= Recorded data =

■ ■ ■ ■ ■ ■ ■

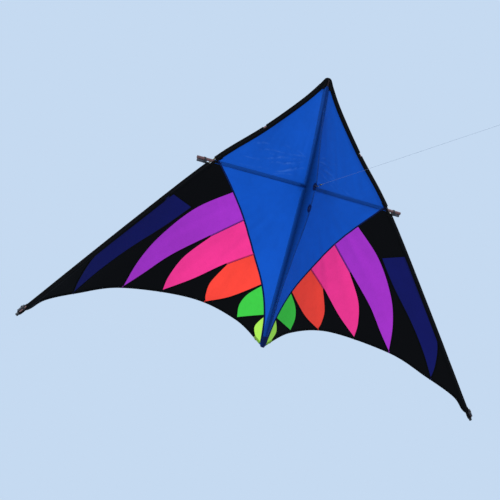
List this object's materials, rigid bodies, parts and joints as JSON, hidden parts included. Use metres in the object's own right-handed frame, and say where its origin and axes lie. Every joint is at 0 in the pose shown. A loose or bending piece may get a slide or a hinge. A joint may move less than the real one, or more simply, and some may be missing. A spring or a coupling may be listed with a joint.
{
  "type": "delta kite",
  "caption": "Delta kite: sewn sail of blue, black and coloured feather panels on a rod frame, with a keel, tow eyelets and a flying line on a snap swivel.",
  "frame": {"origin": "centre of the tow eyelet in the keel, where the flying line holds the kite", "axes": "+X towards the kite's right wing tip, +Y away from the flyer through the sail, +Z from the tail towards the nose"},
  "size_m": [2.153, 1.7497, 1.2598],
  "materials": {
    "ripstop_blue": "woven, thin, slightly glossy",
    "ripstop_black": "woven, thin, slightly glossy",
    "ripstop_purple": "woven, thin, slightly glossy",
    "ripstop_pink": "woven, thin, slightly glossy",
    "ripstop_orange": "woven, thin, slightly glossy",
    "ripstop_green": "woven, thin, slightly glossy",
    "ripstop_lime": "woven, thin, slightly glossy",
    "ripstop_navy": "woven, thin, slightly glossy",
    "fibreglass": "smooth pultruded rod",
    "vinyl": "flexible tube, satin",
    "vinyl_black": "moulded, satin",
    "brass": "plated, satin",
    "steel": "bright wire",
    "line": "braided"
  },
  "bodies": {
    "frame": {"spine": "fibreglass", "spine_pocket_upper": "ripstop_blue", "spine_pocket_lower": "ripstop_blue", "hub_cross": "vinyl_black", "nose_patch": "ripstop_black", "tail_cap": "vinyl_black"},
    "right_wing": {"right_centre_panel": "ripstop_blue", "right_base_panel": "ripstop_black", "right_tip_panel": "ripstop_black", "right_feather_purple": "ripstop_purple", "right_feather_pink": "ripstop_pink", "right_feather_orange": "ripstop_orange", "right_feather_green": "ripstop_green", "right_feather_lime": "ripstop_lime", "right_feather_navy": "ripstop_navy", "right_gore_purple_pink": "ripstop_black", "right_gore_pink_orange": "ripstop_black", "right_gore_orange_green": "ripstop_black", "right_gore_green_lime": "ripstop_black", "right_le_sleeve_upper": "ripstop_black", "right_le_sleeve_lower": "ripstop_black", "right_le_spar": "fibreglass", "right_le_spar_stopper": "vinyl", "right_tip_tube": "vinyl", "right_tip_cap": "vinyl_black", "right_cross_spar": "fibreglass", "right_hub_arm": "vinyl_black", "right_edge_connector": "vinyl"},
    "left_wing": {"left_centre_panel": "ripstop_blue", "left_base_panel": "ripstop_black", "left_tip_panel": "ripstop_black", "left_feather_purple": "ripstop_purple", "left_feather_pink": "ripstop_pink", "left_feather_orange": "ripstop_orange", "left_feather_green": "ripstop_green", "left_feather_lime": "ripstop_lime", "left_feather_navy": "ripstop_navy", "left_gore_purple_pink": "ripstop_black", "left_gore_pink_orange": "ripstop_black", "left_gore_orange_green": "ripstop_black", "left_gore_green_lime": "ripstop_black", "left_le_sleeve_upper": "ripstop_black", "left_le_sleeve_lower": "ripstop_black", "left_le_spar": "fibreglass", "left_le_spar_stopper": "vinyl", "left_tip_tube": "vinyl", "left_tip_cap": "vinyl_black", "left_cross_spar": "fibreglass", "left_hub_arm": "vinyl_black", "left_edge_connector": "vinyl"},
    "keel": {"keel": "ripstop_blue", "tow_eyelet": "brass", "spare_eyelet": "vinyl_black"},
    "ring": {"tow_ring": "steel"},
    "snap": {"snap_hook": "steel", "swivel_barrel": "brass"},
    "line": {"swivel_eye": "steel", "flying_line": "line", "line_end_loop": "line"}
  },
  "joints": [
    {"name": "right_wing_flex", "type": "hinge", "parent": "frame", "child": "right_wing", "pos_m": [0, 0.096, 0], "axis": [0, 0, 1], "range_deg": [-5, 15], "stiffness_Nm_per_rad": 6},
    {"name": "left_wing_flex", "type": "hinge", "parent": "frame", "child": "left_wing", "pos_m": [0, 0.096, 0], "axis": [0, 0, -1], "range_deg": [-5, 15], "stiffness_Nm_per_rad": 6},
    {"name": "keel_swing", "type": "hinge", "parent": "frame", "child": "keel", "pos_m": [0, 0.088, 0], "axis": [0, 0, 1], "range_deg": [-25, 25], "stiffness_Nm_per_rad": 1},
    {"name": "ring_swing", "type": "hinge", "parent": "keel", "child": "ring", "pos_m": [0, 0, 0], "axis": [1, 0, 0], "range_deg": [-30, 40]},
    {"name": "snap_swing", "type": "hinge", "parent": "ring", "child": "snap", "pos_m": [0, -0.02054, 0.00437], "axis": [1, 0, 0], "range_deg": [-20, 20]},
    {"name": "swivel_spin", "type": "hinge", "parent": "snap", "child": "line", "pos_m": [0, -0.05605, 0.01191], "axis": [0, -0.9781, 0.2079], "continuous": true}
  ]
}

■ ■ ■ ■ ■ ■ ■

= Your objective =
Copy out each line exactly.

= Output for this task =
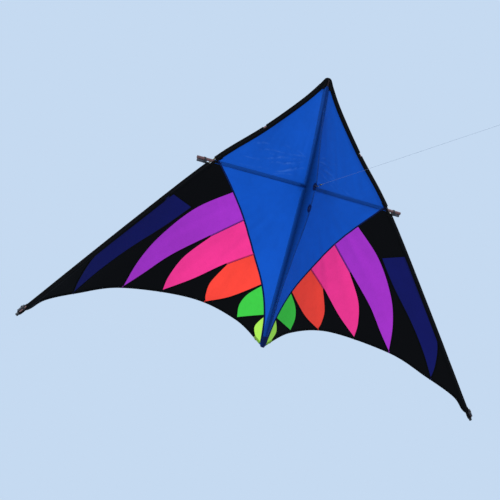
List this object's materials, rigid bodies, parts and joints as JSON, hidden parts included. Use metres in the object's own right-handed frame, and say where its origin and axes lie. Every joint is at 0 in the pose shown. A loose or bending piece may get a slide or a hinge. A joint may move less than the real one, or more simply, and some may be missing. A spring or a coupling may be listed with a joint.
{
  "type": "delta kite",
  "caption": "Delta kite: sewn sail of blue, black and coloured feather panels on a rod frame, with a keel, tow eyelets and a flying line on a snap swivel.",
  "frame": {"origin": "centre of the tow eyelet in the keel, where the flying line holds the kite", "axes": "+X towards the kite's right wing tip, +Y away from the flyer through the sail, +Z from the tail towards the nose"},
  "size_m": [2.153, 1.7497, 1.2598],
  "materials": {
    "ripstop_blue": "woven, thin, slightly glossy",
    "ripstop_black": "woven, thin, slightly glossy",
    "ripstop_purple": "woven, thin, slightly glossy",
    "ripstop_pink": "woven, thin, slightly glossy",
    "ripstop_orange": "woven, thin, slightly glossy",
    "ripstop_green": "woven, thin, slightly glossy",
    "ripstop_lime": "woven, thin, slightly glossy",
    "ripstop_navy": "woven, thin, slightly glossy",
    "fibreglass": "smooth pultruded rod",
    "vinyl": "flexible tube, satin",
    "vinyl_black": "moulded, satin",
    "brass": "plated, satin",
    "steel": "bright wire",
    "line": "braided"
  },
  "bodies": {
    "frame": {"spine": "fibreglass", "spine_pocket_upper": "ripstop_blue", "spine_pocket_lower": "ripstop_blue", "hub_cross": "vinyl_black", "nose_patch": "ripstop_black", "tail_cap": "vinyl_black"},
    "right_wing": {"right_centre_panel": "ripstop_blue", "right_base_panel": "ripstop_black", "right_tip_panel": "ripstop_black", "right_feather_purple": "ripstop_purple", "right_feather_pink": "ripstop_pink", "right_feather_orange": "ripstop_orange", "right_feather_green": "ripstop_green", "right_feather_lime": "ripstop_lime", "right_feather_navy": "ripstop_navy", "right_gore_purple_pink": "ripstop_black", "right_gore_pink_orange": "ripstop_black", "right_gore_orange_green": "ripstop_black", "right_gore_green_lime": "ripstop_black", "right_le_sleeve_upper": "ripstop_black", "right_le_sleeve_lower": "ripstop_black", "right_le_spar": "fibreglass", "right_le_spar_stopper": "vinyl", "right_tip_tube": "vinyl", "right_tip_cap": "vinyl_black", "right_cross_spar": "fibreglass", "right_hub_arm": "vinyl_black", "right_edge_connector": "vinyl"},
    "left_wing": {"left_centre_panel": "ripstop_blue", "left_base_panel": "ripstop_black", "left_tip_panel": "ripstop_black", "left_feather_purple": "ripstop_purple", "left_feather_pink": "ripstop_pink", "left_feather_orange": "ripstop_orange", "left_feather_green": "ripstop_green", "left_feather_lime": "ripstop_lime", "left_feather_navy": "ripstop_navy", "left_gore_purple_pink": "ripstop_black", "left_gore_pink_orange": "ripstop_black", "left_gore_orange_green": "ripstop_black", "left_gore_green_lime": "ripstop_black", "left_le_sleeve_upper": "ripstop_black", "left_le_sleeve_lower": "ripstop_black", "left_le_spar": "fibreglass", "left_le_spar_stopper": "vinyl", "left_tip_tube": "vinyl", "left_tip_cap": "vinyl_black", "left_cross_spar": "fibreglass", "left_hub_arm": "vinyl_black", "left_edge_connector": "vinyl"},
    "keel": {"keel": "ripstop_blue", "tow_eyelet": "brass", "spare_eyelet": "vinyl_black"},
    "ring": {"tow_ring": "steel"},
    "snap": {"snap_hook": "steel", "swivel_barrel": "brass"},
    "line": {"swivel_eye": "steel", "flying_line": "line", "line_end_loop": "line"}
  },
  "joints": [
    {"name": "right_wing_flex", "type": "hinge", "parent": "frame", "child": "right_wing", "pos_m": [0, 0.096, 0], "axis": [0, 0, 1], "range_deg": [-5, 15], "stiffness_Nm_per_rad": 6},
    {"name": "left_wing_flex", "type": "hinge", "parent": "frame", "child": "left_wing", "pos_m": [0, 0.096, 0], "axis": [0, 0, -1], "range_deg": [-5, 15], "stiffness_Nm_per_rad": 6},
    {"name": "keel_swing", "type": "hinge", "parent": "frame", "child": "keel", "pos_m": [0, 0.088, 0], "axis": [0, 0, 1], "range_deg": [-25, 25], "stiffness_Nm_per_rad": 1},
    {"name": "ring_swing", "type": "hinge", "parent": "keel", "child": "ring", "pos_m": [0, 0, 0], "axis": [1, 0, 0], "range_deg": [-30, 40]},
    {"name": "snap_swing", "type": "hinge", "parent": "ring", "child": "snap", "pos_m": [0, -0.02054, 0.00437], "axis": [1, 0, 0], "range_deg": [-20, 20]},
    {"name": "swivel_spin", "type": "hinge", "parent": "snap", "child": "line", "pos_m": [0, -0.05605, 0.01191], "axis": [0, -0.9781, 0.2079], "continuous": true}
  ]
}